- [EXERCISE DETAILS] Copy out each line below that has the word "their" in it.
== COLLECTED MATERIAL ==
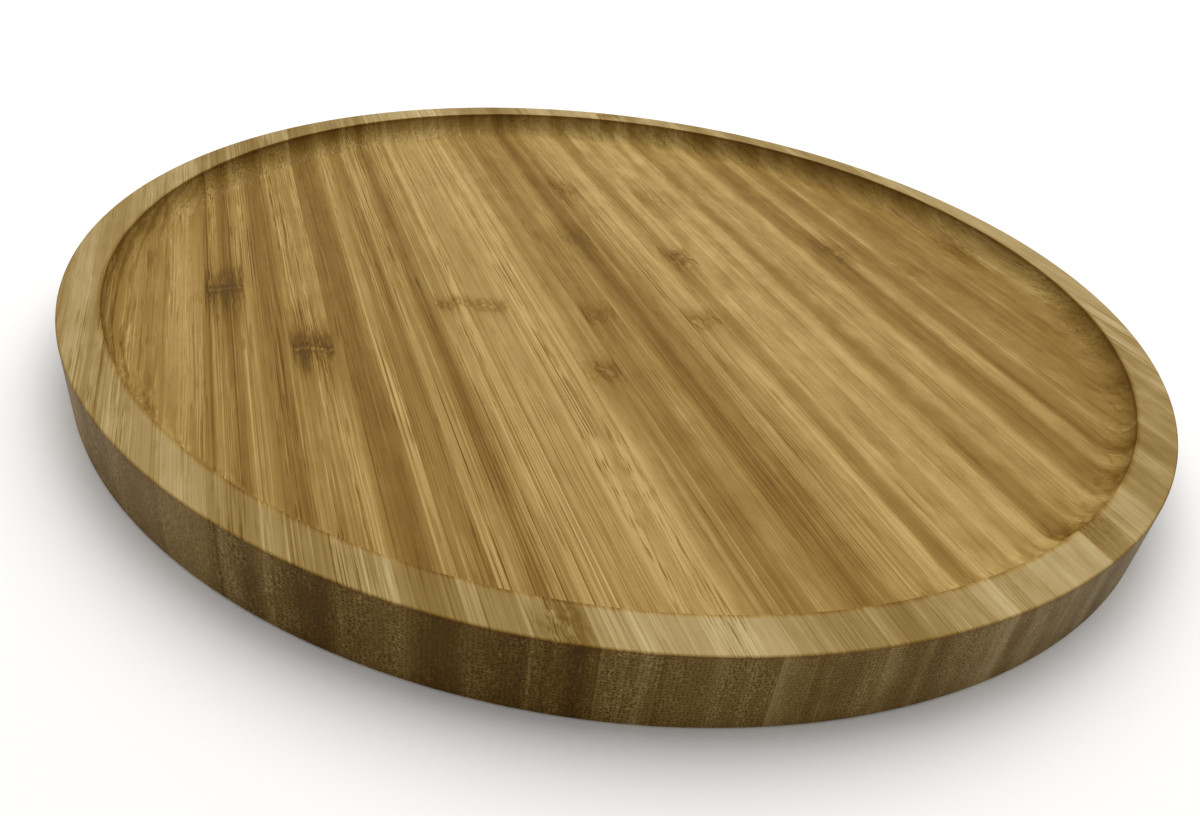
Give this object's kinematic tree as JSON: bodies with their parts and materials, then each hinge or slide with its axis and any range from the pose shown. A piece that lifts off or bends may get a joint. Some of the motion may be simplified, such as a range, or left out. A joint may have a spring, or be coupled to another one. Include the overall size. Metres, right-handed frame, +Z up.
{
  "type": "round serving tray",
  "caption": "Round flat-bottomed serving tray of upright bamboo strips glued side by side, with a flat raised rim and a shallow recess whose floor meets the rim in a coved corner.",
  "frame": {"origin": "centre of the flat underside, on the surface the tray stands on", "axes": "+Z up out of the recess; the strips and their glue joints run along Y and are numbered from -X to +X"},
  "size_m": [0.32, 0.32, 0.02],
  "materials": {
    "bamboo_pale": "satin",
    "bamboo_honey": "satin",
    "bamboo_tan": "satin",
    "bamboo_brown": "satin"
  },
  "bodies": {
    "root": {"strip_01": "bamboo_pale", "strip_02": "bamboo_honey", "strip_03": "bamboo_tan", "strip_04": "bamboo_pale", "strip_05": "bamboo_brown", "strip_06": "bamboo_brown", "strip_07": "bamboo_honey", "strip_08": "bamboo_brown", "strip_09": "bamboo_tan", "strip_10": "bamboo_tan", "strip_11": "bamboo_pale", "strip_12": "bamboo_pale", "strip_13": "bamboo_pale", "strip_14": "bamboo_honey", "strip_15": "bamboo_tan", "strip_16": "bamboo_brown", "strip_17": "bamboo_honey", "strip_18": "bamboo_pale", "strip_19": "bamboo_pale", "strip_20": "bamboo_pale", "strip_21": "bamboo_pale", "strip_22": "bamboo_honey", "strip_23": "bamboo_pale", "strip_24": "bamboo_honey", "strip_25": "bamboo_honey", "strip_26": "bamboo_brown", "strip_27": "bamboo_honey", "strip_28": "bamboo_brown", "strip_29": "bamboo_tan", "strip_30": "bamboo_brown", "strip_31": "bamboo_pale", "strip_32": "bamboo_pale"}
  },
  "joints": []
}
===
- [ANSWER IN FULL]
Give this object's kinematic tree as JSON: bodies with their parts and materials, then each hinge or slide with its axis and any range from the pose shown. A piece that lifts off or bends may get a joint. Some of the motion may be simplified, such as a range, or left out. A joint may have a spring, or be coupled to another one. Include the overall size. Metres, right-handed frame, +Z up.
  "frame": {"origin": "centre of the flat underside, on the surface the tray stands on", "axes": "+Z up out of the recess; the strips and their glue joints run along Y and are numbered from -X to +X"},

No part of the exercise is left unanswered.